March, 2018
France urges
tough EU approach on Iran to save nuclear accord
Robin Emmott
BRUSSELS (Reuters) - France urged the European Union on Monday to
consider new sanctions on Iran over its involvement in Syria’s civil war and
its ballistic missile program, as Paris tries to persuade Washington to
preserve a 2015 nuclear deal with Tehran.
FILE PHOTO: Iranian President Hassan Rouhani shakes hands with French
Foreign Affairs Minister Jean-Yves Le Drian, in Tehran, Iran, March 5, 2018.
President.ir/Handout via REUTERS
U.S. President Donald Trump has given the European signatories a May
12 deadline to “fix the terrible flaws” of the deal, which was agreed under his
predecessor Barack Obama, or he will refuse to extend U.S. sanctions relief on
Iran.
In response, the three European signatories - France, Britain and
Germany - have proposed new EU sanctions targeting Iranians who support Syria’s
government in that country’s civil war and Tehran’s ballistic missile program,
according to a confidential document seen by Reuters.
“We are determined to ensure that the Vienna accord is respected,”
French Foreign Minister Jean-Yves Le Drian told reporters on arrival for talks
with his EU counterparts, referring to the city where the 2015 deal was signed.
“But we must not exclude (from consideration) Iran’s responsibility in
the proliferation of ballistic missiles and in its very questionable role in
the near- and Middle East,” he said. “That must also be discussed to reach a
common position.”
The confidential document cites “transfers of Iranian missiles and
missile technology” to Syria and allies of Tehran, such as Houthi rebels in
Yemen and Lebanon’s Shi’ite Hezbollah.
SANCTIONS
Any EU-wide measures would be the first significant punitive steps
since the bloc lifted broad economic sanctions on Iran last year following the
2015 accord to curb Tehran’s nuclear ambitions for at least a decade.
But new sanctions would need the support of all 28 EU member states.
Some of them are keen to rebuild a business relationship that once made the EU
Iran’s top trading partner and its second-biggest oil customer.

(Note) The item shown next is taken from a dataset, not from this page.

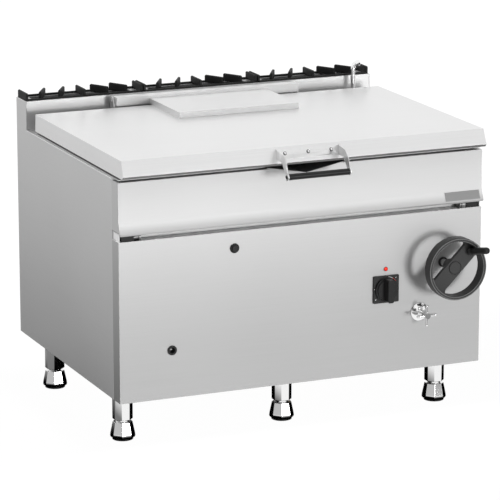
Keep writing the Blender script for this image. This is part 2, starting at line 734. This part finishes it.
# Marks of the dial. Thin printed arcs and ticks round the knob: white, then red, then
# white again where the knob's pointer passes.
print_white = moulding("print_white", 0.75, 0.5, 600, 0.00005)
print_red = lit_lens("print_red", (0.70, 0.05, 0.03), 0.1)
dial_x = 0.2745
dial_z = 0.428
dial_y = front_y - 0.006
print_lift = 0.0001
print_thickness = 0.0004


def dial_arc(name, finish, radius, width, start, sweep):
    """Printed arc on the plate, from an angle in degrees and against the clock."""
    bpy.ops.object.select_all(action="DESELECT")
    angle = math.radians(start)
    place = (
        dial_x + radius * math.cos(angle),
        dial_y - print_lift,
        dial_z + radius * math.sin(angle),
    )
    bpy.ops.mesh.primitive_plane_add(size=1, location=place, rotation=(0, -angle, 0))
    arc = bpy.context.object
    arc.scale = (width, print_thickness, 1)
    bpy.ops.object.transform_apply(location=True, rotation=True, scale=True)
    bpy.ops.object.mode_set(mode="EDIT")
    bpy.ops.mesh.select_all(action="SELECT")
    bpy.ops.mesh.spin(
        steps=12, angle=math.radians(sweep), center=(dial_x, dial_y, dial_z), axis=(0, -1, 0))
    bpy.ops.mesh.select_all(action="SELECT")
    bpy.ops.mesh.normals_make_consistent(inside=False)
    bpy.ops.object.mode_set(mode="OBJECT")
    arc.name = name
    arc.data.materials.append(finish)
    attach(arc, "cabinet")


dial_arc("dial_arc_low", print_white, 0.0398, 0.0014, 80, 22)
dial_arc("dial_arc_hot", print_red, 0.0398, 0.0014, 58, 21)
dial_arc("dial_arc_end", print_white, 0.0398, 0.0014, 50, 7)
dial_arc("dial_tick_off", print_white, 0.0405, 0.0022, 178, 4)
dial_arc("dial_tick_low", print_white, 0.0470, 0.0040, 222, 3)
dial_arc("dial_tick_high", print_white, 0.0470, 0.0040, 48, 2)

# Gas and water fittings, gears and springs. Brass valve bodies and pipes with a worm
# wheel of the same yellow metal, dark machined gears and dark spring wire.
def tint(finish, darker, lighter):
    """Give a finish the two colours that its pattern runs between."""
    ramp = next(node for node in finish.node_tree.nodes if node.type == "VALTORGB")
    ramp.color_ramp.elements[0].color = (*darker, 1)
    ramp.color_ramp.elements[1].color = (*lighter, 1)


brass = brushed_steel("brass", 0.60, 0.34, (80, 80, 80))
tint(brass, (0.52, 0.36, 0.15), (0.66, 0.48, 0.22))
wear(brass, "gas_valve", "gas_pipe", "gas_manifold", "water_pipe", "worm_wheel")
gear_steel = brushed_steel("gear_steel", 0.26, 0.38, (120, 120, 120))
wear(gear_steel, "tilt_quadrant", "pinion", "worm_thread", "trunnions")
spring_steel = brushed_steel("spring_steel", 0.20, 0.30, (300, 300, 300))
wear(spring_steel, "lid_springs")


# Insulation. Yellowish mineral wool between the well and its mantle, matt, with a
# coarse pattern in its colour and relief.
mineral_wool = moulding("mineral_wool", 0.5, 0.9, 140, 0.002)
tint(mineral_wool, (0.40, 0.33, 0.14), (0.74, 0.66, 0.38))
wear(mineral_wool, "pan_insulation")

# Cover plates in the gaps beside the bearing blocks. Small upright pieces of bright
# sheet at both ends of the gap, which close it towards the sides.
cover_x = 0.5955
cover_y = front_y + 0.028
cover_z = 0.6635
cover_size = (0.0015, 0.048, 0.037)
cover_parts = []
for side in (-1, 1):
    cover_parts.append(sheet_part((side * cover_x, cover_y, cover_z), cover_size))
covers = join_parts(cover_parts, "gap_covers", fold_steel, 0.0004, 2)
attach(covers, "cabinet")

“We have to explore all the possible measures to have the same type of
pressure as we had in the nuclear dossier,” Belgium’s Foreign Minister Didier
Reynders told reporters.
“We have to examine all the possibilities that we have to put pressure
on Iran in these areas,” he said.
EU foreign policy chief Federica Mogherini, who chaired the final
stages of the nuclear negotiations between Iran and Britain, China, France,
Germany, Russia and the United States, stressed that there was no formal EU
position on new sanctions.
“We’ll discuss ways in which we can keep the full implementation of
the nuclear deal with Iran,” Mogherini said of the EU strategy so far. “There’s
no (EU) proposal of additional sanctions against Iran.”